_WHAT IS NEEDED_
All lines from the one with "Reconstruct the object" to the end need to be copied exactly, with nothing before them.

>> begin

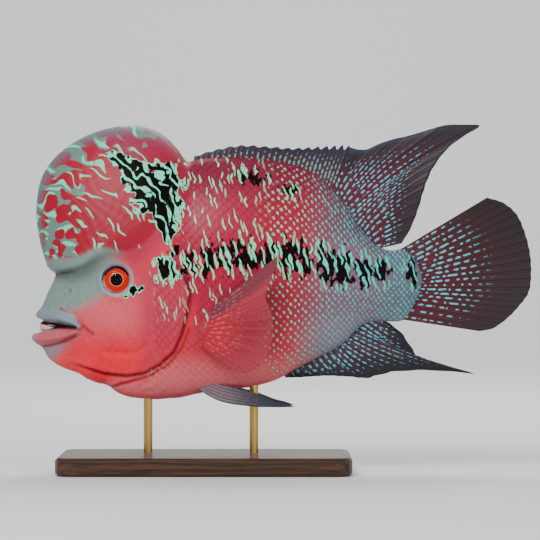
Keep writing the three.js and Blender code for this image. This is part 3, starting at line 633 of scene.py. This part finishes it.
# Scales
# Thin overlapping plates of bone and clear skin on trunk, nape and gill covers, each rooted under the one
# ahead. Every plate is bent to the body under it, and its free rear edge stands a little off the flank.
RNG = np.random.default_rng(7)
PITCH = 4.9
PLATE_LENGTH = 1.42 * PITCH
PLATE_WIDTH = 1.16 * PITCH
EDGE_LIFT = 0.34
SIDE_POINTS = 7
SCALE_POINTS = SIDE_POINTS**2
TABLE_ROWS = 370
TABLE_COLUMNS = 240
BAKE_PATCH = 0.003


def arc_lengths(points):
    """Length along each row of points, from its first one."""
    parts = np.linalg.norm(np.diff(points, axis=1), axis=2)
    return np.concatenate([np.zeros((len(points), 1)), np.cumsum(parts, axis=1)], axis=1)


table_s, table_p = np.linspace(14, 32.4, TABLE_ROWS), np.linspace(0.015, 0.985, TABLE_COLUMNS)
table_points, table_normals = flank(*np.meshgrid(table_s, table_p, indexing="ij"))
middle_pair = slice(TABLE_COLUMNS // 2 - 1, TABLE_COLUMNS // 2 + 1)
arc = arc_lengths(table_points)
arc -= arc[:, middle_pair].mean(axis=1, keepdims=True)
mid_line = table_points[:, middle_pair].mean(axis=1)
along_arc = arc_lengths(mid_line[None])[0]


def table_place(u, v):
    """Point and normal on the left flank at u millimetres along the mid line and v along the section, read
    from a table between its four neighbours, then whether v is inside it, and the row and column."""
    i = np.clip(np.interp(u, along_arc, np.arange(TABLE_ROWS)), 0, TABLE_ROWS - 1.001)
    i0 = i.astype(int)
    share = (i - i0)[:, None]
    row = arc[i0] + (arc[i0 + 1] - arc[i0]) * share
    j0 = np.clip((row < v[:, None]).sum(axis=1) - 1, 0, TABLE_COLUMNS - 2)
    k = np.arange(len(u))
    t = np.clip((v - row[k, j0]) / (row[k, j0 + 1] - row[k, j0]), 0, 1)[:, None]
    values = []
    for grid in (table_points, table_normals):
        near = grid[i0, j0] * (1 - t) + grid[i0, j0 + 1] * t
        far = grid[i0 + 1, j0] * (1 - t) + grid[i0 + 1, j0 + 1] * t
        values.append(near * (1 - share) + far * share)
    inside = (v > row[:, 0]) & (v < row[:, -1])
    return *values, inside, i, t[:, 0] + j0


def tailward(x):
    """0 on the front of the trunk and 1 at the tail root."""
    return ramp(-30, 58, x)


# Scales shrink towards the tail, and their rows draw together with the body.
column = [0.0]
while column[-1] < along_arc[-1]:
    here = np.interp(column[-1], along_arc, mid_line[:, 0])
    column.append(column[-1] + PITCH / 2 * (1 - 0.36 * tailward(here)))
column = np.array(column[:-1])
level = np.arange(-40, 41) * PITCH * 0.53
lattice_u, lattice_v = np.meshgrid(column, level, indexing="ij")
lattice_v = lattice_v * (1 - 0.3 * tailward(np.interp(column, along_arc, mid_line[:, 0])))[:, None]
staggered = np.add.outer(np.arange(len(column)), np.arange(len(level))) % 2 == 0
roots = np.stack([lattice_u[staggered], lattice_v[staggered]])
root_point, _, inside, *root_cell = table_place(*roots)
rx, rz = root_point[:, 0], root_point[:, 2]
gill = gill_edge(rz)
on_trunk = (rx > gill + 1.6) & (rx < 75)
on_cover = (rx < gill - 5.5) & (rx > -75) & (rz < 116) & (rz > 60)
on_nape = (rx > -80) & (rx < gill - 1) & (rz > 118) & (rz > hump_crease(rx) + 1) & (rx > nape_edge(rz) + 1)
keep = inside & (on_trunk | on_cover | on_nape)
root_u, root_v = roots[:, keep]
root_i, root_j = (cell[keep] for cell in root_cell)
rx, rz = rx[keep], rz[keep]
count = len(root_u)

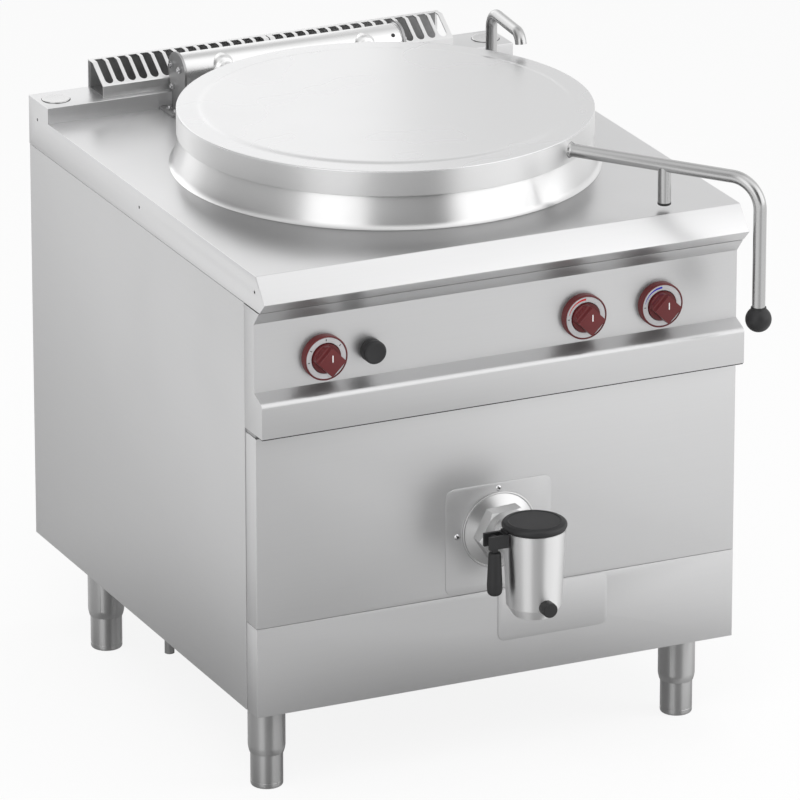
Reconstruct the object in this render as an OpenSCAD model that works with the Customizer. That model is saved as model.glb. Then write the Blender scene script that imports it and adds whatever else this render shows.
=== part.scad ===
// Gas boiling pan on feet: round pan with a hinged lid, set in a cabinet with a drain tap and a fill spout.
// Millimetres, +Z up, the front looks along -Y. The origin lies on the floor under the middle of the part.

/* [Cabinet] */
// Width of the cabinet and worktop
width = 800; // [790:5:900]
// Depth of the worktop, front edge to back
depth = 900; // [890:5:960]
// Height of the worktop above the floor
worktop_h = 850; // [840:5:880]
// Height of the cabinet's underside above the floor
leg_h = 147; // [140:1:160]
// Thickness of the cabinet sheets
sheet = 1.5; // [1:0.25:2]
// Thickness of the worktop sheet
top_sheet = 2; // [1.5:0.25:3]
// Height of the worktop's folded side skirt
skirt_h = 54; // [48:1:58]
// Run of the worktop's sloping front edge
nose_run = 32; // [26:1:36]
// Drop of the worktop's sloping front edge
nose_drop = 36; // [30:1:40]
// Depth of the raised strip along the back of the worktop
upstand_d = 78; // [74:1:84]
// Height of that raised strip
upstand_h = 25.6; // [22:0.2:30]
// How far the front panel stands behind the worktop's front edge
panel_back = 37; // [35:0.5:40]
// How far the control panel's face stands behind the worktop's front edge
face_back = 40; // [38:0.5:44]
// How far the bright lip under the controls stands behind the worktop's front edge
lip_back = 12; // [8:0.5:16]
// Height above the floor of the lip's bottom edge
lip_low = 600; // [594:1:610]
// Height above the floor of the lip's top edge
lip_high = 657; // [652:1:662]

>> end

_RESPONSE TO THIS TASK_
Reconstruct the object in this render as an OpenSCAD model that works with the Customizer. That model is saved as model.glb. Then write the Blender scene script that imports it and adds whatever else this render shows.
=== part.scad ===
// Gas boiling pan on feet: round pan with a hinged lid, set in a cabinet with a drain tap and a fill spout.
// Millimetres, +Z up, the front looks along -Y. The origin lies on the floor under the middle of the part.

/* [Cabinet] */
// Width of the cabinet and worktop
width = 800; // [790:5:900]
// Depth of the worktop, front edge to back
depth = 900; // [890:5:960]
// Height of the worktop above the floor
worktop_h = 850; // [840:5:880]
// Height of the cabinet's underside above the floor
leg_h = 147; // [140:1:160]
// Thickness of the cabinet sheets
sheet = 1.5; // [1:0.25:2]
// Thickness of the worktop sheet
top_sheet = 2; // [1.5:0.25:3]
// Height of the worktop's folded side skirt
skirt_h = 54; // [48:1:58]
// Run of the worktop's sloping front edge
nose_run = 32; // [26:1:36]
// Drop of the worktop's sloping front edge
nose_drop = 36; // [30:1:40]
// Depth of the raised strip along the back of the worktop
upstand_d = 78; // [74:1:84]
// Height of that raised strip
upstand_h = 25.6; // [22:0.2:30]
// How far the front panel stands behind the worktop's front edge
panel_back = 37; // [35:0.5:40]
// How far the control panel's face stands behind the worktop's front edge
face_back = 40; // [38:0.5:44]
// How far the bright lip under the controls stands behind the worktop's front edge
lip_back = 12; // [8:0.5:16]
// Height above the floor of the lip's bottom edge
lip_low = 600; // [594:1:610]
// Height above the floor of the lip's top edge
lip_high = 657; // [652:1:662]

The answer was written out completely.